Keberadaan patilasan orang-orang sakti dan tokoh agama Islam di Desa Jatipamor hingga saat ini masih tetap dikenal, seperti lokasi pemakaman EYANG SURYA DININGRAT di komplek pesawahan blok Cigeudang Blok Lampegan, serta makam NYAI RUNDAY KASIH di blok Cikalong, bahkan makam tersebut hingga saat ini masih banyak dikunjungi oleh orang-orang yang berjiarah baik oleh masyarakat Jatipamor sendiri maupun pejiarah yang berasal dari luar.    

Demikianlah uraian singkat sejarah Desa Jatipamor ini dibuat, kami sebagai penyusun mohon maaf apabila dalam penyusunan sejarah ini banyak kekurangan dan kekhilafan serta jauh dari sempurna.

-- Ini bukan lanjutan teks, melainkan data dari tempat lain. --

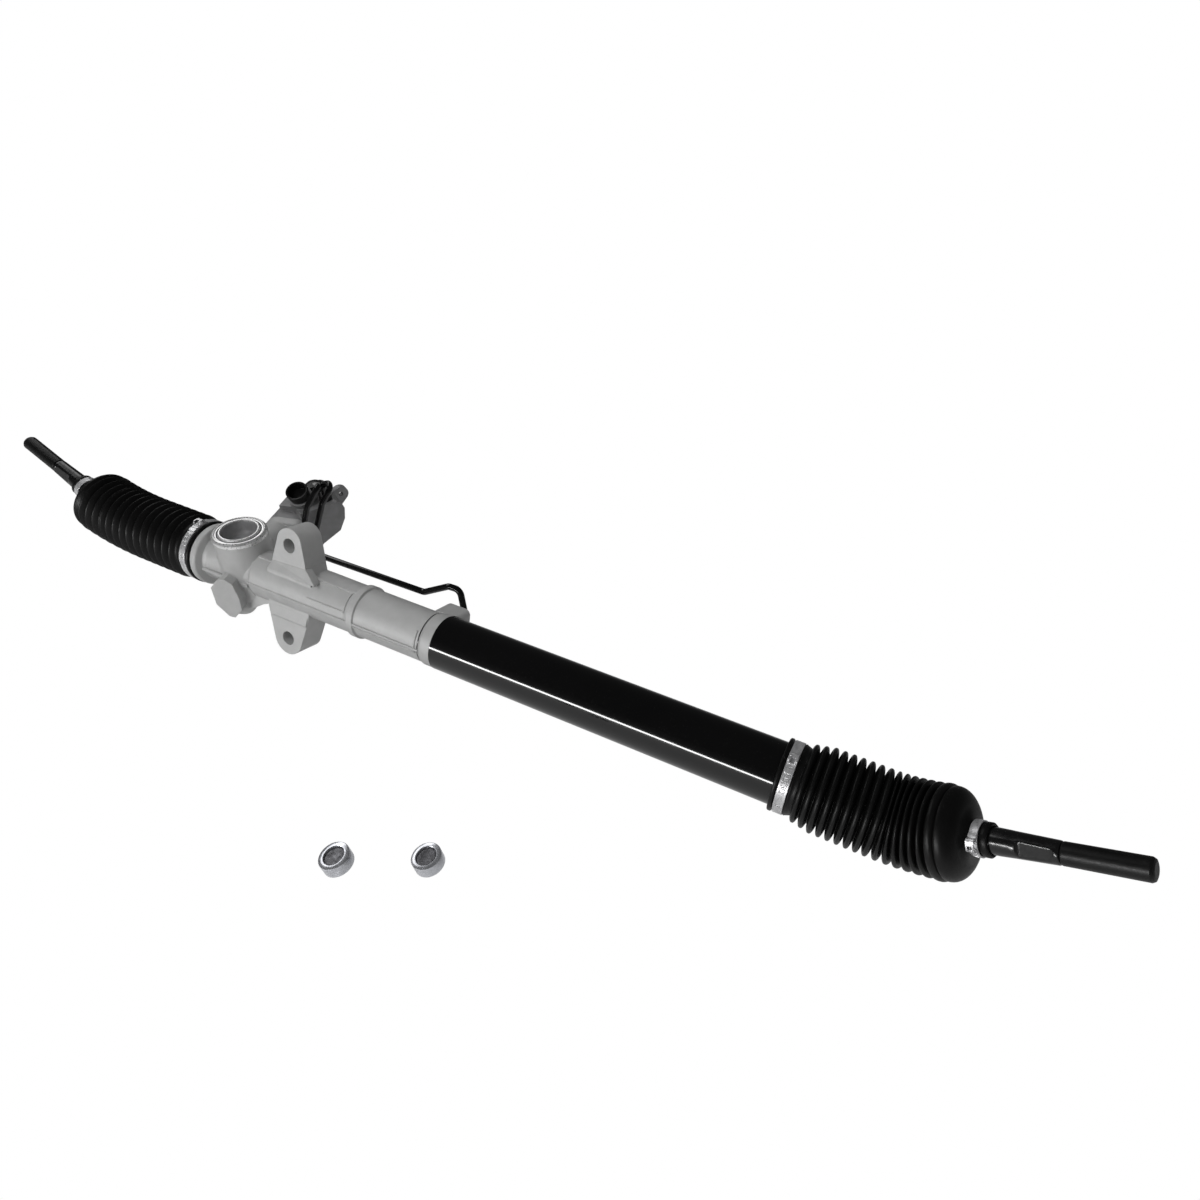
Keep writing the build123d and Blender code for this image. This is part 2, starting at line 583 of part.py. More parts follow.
with BuildPart() as rack_bar:
    with BuildSketch(Plane(origin=(RACK_LEFT, 0, 0), x_dir=(0, 1, 0), z_dir=(1, 0, 0))):
        Circle(RACK_R)
    extrude(amount=RACK_RIGHT - RACK_LEFT)
    gap_first = PINION_X - (left_count + 0.5) * tooth_pitch
    gap_last = gap_first + TOOTH_COUNT * tooth_pitch
    with BuildSketch(profile_plane) as tooth_spaces:
        with Locations(((gap_first + gap_last) / 2, tooth_tip + 5)):
            Rectangle(gap_last - gap_first + 2.5, 10)
        for gap in range(TOOTH_COUNT + 1):
            middle = gap_first + gap * tooth_pitch
            at_root = tooth_pitch / 4 - (reference - tooth_root) * tan(PRESSURE)
            at_tip = tooth_pitch / 4 + (tooth_tip + 1 - reference) * tan(PRESSURE)
            Polygon((middle - at_root, tooth_root), (middle + at_root, tooth_root),
                    (middle + at_tip, tooth_tip + 1), (middle - at_tip, tooth_tip + 1), align=None)
    extrude(amount=40, mode=Mode.SUBTRACT)
    for end, way in ((RACK_LEFT, 1), (RACK_RIGHT, -1)):
        with BuildSketch(Plane(origin=(end, 0, 0), x_dir=(0, 1, 0), z_dir=(way, 0, 0))):
            Circle(8.05)
        extrude(amount=22, mode=Mode.SUBTRACT)
keep("rack_bar", rack_bar.part)

keep("piston", turned([
    (PISTON_X - 8, RACK_R + 0.02), (PISTON_X - 8, PISTON_R - 1), (PISTON_X - 7, PISTON_R - 0.02),
    (PISTON_X - 2.5, PISTON_R - 0.02), (PISTON_X - 2.5, 16.4), (PISTON_X + 2.5, 16.4),
    (PISTON_X + 2.5, PISTON_R - 0.02), (PISTON_X + 7, PISTON_R - 0.02), (PISTON_X + 8, PISTON_R - 1),
    (PISTON_X + 8, RACK_R + 0.02),
], x_axis_plane))
keep("piston_ring", turned([
    (PISTON_X - 2.4, 16.45), (PISTON_X - 2.4, PISTON_R), (PISTON_X + 2.4, PISTON_R), (PISTON_X + 2.4, 16.45),
], x_axis_plane))

with BuildPart() as lock_washers:
    for face_x, way in ((RACK_LEFT, -1), (RACK_RIGHT, 1)):
        with BuildSketch(Plane(origin=(face_x, 0, 0), x_dir=(0, 1, 0), z_dir=(way, 0, 0))):
            Circle(16.2)
            Circle(8.1, mode=Mode.SUBTRACT)
        extrude(amount=1.95)
keep("lock_washers", lock_washers.part)

# ================================================================ tie rods, one set a side
sides = (
    ("left", BALL_LEFT_X, -1, ROD_LEFT_DIR.normalized()),
    ("right", BALL_RIGHT_X, 1, ROD_RIGHT_DIR.normalized()),
)
seat_clear = 0.05
for side, ball_x, way, rod_dir in sides:
    socket_plane = Plane(origin=(ball_x, 0, 0), x_dir=(0, 1, 0), z_dir=(way, 0, 0))
    with BuildPart() as socket:
        add(turned([
            (-44, 0), (-44, 7), (-43, 8), (-23.4, 8), (-23.4, 15.5), (-20, 17.4), (-17, 19), (2, 19), (5.5, 17.5),
            (5.5, 0),
        ], socket_plane))
        with Locations((ball_x, 0, 0)):
            Sphere(BALL_R + 2.06, mode=Mode.SUBTRACT)
        # two wrench flats
        for flat in (1, -1):
            with Locations((ball_x - way * 11, flat * 22.5, 0)):
                Box(12, 10, 40, mode=Mode.SUBTRACT)
    keep(f"{side}_ball_socket", socket.part)

    heading = Vector(rod_dir.X, rod_dir.Y, 0).normalized()
    with BuildPart() as seat:
        with Locations((ball_x, 0, 0)):
            Sphere(BALL_R + 2)
            Sphere(BALL_R + seat_clear, mode=Mode.SUBTRACT)
        add(turned([(0, 0), (20, 0), (20, 20 * tan(radians(63)))],
                   Plane(origin=(ball_x, 0, 0), x_dir=(0, 0, 1), z_dir=heading)), mode=Mode.SUBTRACT)
    keep(f"{side}_ball_seat", seat.part)

    along_rod = rod_plane(ball_x, rod_dir, 0)
    with BuildPart() as tie_rod:
        with Locations((ball_x, 0, 0)):
            Sphere(BALL_R)
        add(turned([
            (8, 0), (8, 6.3), (34, 6.3), (38, 7.6), (68, 7.6), (69, 7.2), (90, 7.2), (92, THREAD_R), (145, THREAD_R),
            (146, THREAD_R - 1), (146, 0),
        ], along_rod))
        for turn in (1, -1):
            with BuildSketch(rod_plane(ball_x, rod_dir, 72)):
                with Locations((0, turn * 10.3)):
                    Rectangle(20, 8)
            extrude(amount=14, mode=Mode.SUBTRACT)
    keep(f"{side}_tie_rod", tie_rod.part)
    keep(f"{side}_rod_cap", turned([
        (CAP_START, THREAD_R + 0.08), (CAP_START, CAP_R - 0.3), (CAP_START + 0.6, CAP_R), (CAP_END - 2.2, CAP_R),
        (CAP_END - 0.6, CAP_R - 0.9), (CAP_END, CAP_R - 2.6), (CAP_END, 0), (147, 0), (147, THREAD_R + 0.08),
    ], along_rod))

# ================================================================ boots and clamps
def boot_station(boot, along):
    # centre and direction of the boot's middle line: straight, curving, then straight on the rod
    straight = abs(boot.bend_x - boot.start_x)
    axis = Vector(boot.way, 0, 0)
    if along <= straight:
        return Vector(boot.start_x + boot.way * along, 0, 0), axis
    first = Vector(boot.bend_x, 0, 0)
    last = Vector(boot.ball_x, 0, 0) + boot.rod_dir * (boot.neck_end - NECK_LENGTH)
    reach = (last - first).length * 1.02
    if along >= straight + reach:
        return last + boot.rod_dir * (along - straight - reach), boot.rod_dir
    u = (along - straight) / reach
    place = (first * (2 * u**3 - 3 * u**2 + 1) + axis * reach * (u**3 - 2 * u**2 + u)
             + last * (3 * u**2 - 2 * u**3) + boot.rod_dir * reach * (u**3 - u**2))
    slope = (first * (6 * u**2 - 6 * u) + axis * reach * (3 * u**2 - 4 * u + 1)
             + last * (6 * u - 6 * u**2) + boot.rod_dir * reach * (3 * u**2 - 2 * u))
    return place, slope.normalized()


def boot_plane(boot, along):
    centre, facing = boot_station(boot, along)
    return Plane(origin=centre, x_dir=Vector(0, 0, 1).cross(facing), z_dir=facing)


Boot = namedtuple("Boot", "side start_x way bend_x ball_x rod_dir neck_end cuff_bore cuff_r cuff_end "
                          "first last count near_r")
boots = (
    Boot("left", -121.5, -1, -205.0, BALL_LEFT_X, sides[0][3], 63.0, SPIGOT_R + 0.05, 31.2, 16.8, 25.0, 176.0, 14,
         CREST_R),
    Boot("right", 484.0, 1, 563.0, BALL_RIGHT_X, sides[1][3], 57.0, TUBE_R + 0.05, 27.9, 15.0, 20.6, 118.0, 15,
         31.4),
)
for boot in boots:
    curve = (Vector(boot.ball_x, 0, 0) + boot.rod_dir * (boot.neck_end - NECK_LENGTH)
             - Vector(boot.bend_x, 0, 0)).length * 1.02
    neck_start = abs(boot.bend_x - boot.start_x) + curve
    total = neck_start + NECK_LENGTH
    step = (boot.last - boot.first) / (boot.count - 1)
    outside = [(0, boot.cuff_r), (boot.cuff_end, boot.cuff_r)]
    for crest in range(boot.count):
        here = boot.first + crest * step
        grown = min(CREST_R, boot.near_r + crest * 1.4)
        outside.append((here - step / 2, grown - FOLD_DEPTH))
        outside.append((here, grown))
    room = neck_start - boot.last
    outside += [(boot.last + room * 0.2, CREST_R - 2.0), (boot.last + room * 0.4, CREST_R - 2.6),
                (boot.last + room * 0.68, CREST_R - 7.5), (boot.last + room * 0.88, CREST_R - 15),
                (neck_start, NECK_R_OUT + 0.8), (total, NECK_R_OUT)]
    first_inside = boot.near_r - FOLD_DEPTH - 2.2
    inside = [(-1, boot.cuff_bore), (boot.cuff_end - 1.6, boot.cuff_bore), (boot.cuff_end - 1.2, first_inside)]
    rings = 12
    for ring in range(1, rings + 1):
        along = boot.cuff_end + (boot.last - boot.cuff_end) * ring / rings
        inside.append((along, min(INSIDE_R, first_inside + ring)))
    inside += [(boot.last + room * 0.55, INSIDE_R - 3), (neck_start - 2, NECK_BORE), (total + 1.0, NECK_BORE)]
    with BuildPart() as bellows:
        for along, radius in outside:
            with BuildSketch(boot_plane(boot, along)):
                Circle(radius)
        loft(ruled=True)
        for along, radius in inside:
            with BuildSketch(boot_plane(boot, along)):
                Circle(radius)
        loft(ruled=True, mode=Mode.SUBTRACT)
    keep(f"{boot.side}_boot", bellows.part)

# band clamps on the cuffs: a strap with one raised crimp loop
for side, low_x, high_x, inner, outer, crimp_angle in (
    ("left", -133.2, -125.4, 31.25, 32.4, 72), ("right", 488.2, 496.0, 27.95, 29.1, 58),
):
    radial = Vector(0, -cos(radians(crimp_angle)), sin(radians(crimp_angle)))
    with BuildPart() as band:
        add(turned([(low_x, inner), (low_x, outer), (high_x, outer), (high_x, inner)], x_axis_plane))
        with BuildSketch(Plane(origin=Vector(low_x + 1.2, 0, 0), x_dir=radial.cross(Vector(1, 0, 0)) * -1,
                               z_dir=(1, 0, 0))):
            with Locations((0, outer + 0.8)):
                RectangleRounded(9, 3.6, 1.2)
            with Locations((0, outer + 0.8)):
                RectangleRounded(6.6, 1.8, 0.8, mode=Mode.SUBTRACT)
        extrude(amount=high_x - low_x - 2.4)
        with BuildSketch(Plane(origin=(low_x - 1, 0, 0), x_dir=(0, 1, 0), z_dir=(1, 0, 0))):
            Circle(inner)
        extrude(amount=high_x - low_x + 2, mode=Mode.SUBTRACT)
    keep(f"{side}_band_clamp", band.part)

for side, ball_x, way, rod_dir in sides:
    near = 51.5 if side == "left" else 45.0
    with BuildPart() as clip:
        add(turned([(near, NECK_R_OUT + 0.85), (near, NECK_R_OUT + 1.75), (near + 6, NECK_R_OUT + 1.65), (near + 6, NECK_R_OUT + 0.75)],
                   rod_plane(ball_x, rod_dir, 0)))
        with BuildSketch(rod_plane(ball_x, rod_dir, near + 0.4)):
            with Locations((0, NECK_R_OUT + 3.0)):
                Rectangle(5, 3.4)
        extrude(amount=5.2)
    keep(f"{side}_rod_clip", clip.part)

# ================================================================ loose nuts
# they rest tilted the way the loose pair lies beside the rack
nut_facing = Vector(-0.17, -0.40, 0.90).normalized()
for name, nut_x, nut_y, nut_z in (("loose_nut_a", 238.0, -213.0, -61.0), ("loose_nut_b", 288.0, -177.0, -61.0)):
    keep(name, turned([
        (-5, 6.4), (-5, 10.4), (-4.4, 11), (4.6, 11), (5.2, 10.5), (5.2, 8.6), (4.6, 8.0), (2.6, 7.8), (2.6, 0),
        (-1, 0), (-1, 6.4),
    ], Plane(origin=(nut_x, nut_y, nut_z), x_dir=Vector(0, 1, 0).cross(nut_facing), z_dir=nut_facing)))
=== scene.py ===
import math

import bmesh
import bpy
from mathutils import Matrix, Vector


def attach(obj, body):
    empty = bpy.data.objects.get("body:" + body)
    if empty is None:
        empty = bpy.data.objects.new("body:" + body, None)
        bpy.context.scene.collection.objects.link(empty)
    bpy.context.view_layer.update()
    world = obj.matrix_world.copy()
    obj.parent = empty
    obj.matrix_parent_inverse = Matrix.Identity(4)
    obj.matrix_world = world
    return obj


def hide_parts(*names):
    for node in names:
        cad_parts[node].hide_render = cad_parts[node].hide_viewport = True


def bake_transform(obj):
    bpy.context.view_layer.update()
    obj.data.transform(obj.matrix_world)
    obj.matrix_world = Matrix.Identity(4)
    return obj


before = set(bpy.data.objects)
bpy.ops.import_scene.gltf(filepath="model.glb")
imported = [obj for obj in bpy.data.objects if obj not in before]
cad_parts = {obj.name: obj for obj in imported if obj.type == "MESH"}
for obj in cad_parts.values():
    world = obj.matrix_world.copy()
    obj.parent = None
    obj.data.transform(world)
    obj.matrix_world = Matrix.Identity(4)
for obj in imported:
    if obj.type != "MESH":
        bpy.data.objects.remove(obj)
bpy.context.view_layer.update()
MM = 0.001
X_AXIS = Vector((1, 0, 0))

# ------------------------------------------------------------------ camera
# fitted to the photograph: place in metres, and a turn whose columns point right, up and back
CAMERA_LENS = 24.0
CAMERA_SENSOR = 36.0
CAMERA_CLIP_START = 0.01
CAMERA_PLACE = (0.5316, -0.5515, 0.3435)
CAMERA_TURN = ((0.8893, -0.3040, 0.3415), (0.4286, 0.2939, -0.8544), (0.1594, 0.9062, 0.3917))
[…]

Kami menyadari, tentunya masih banyak hal-hal lain yang belum tercover dalam penyusunan sejarah ini, untuk itu demi kelengkapan administrasi serta demi bahan pembelajaran pengetahuan, kami sangat mengharapkan kritik, masukan saran maupun pendapat dari pihak lain yang terlibat secara langsung maupun memiliki bahan informasi guna tersusunnya sejarah Desa Jatipamor yang factual dan akuntabel.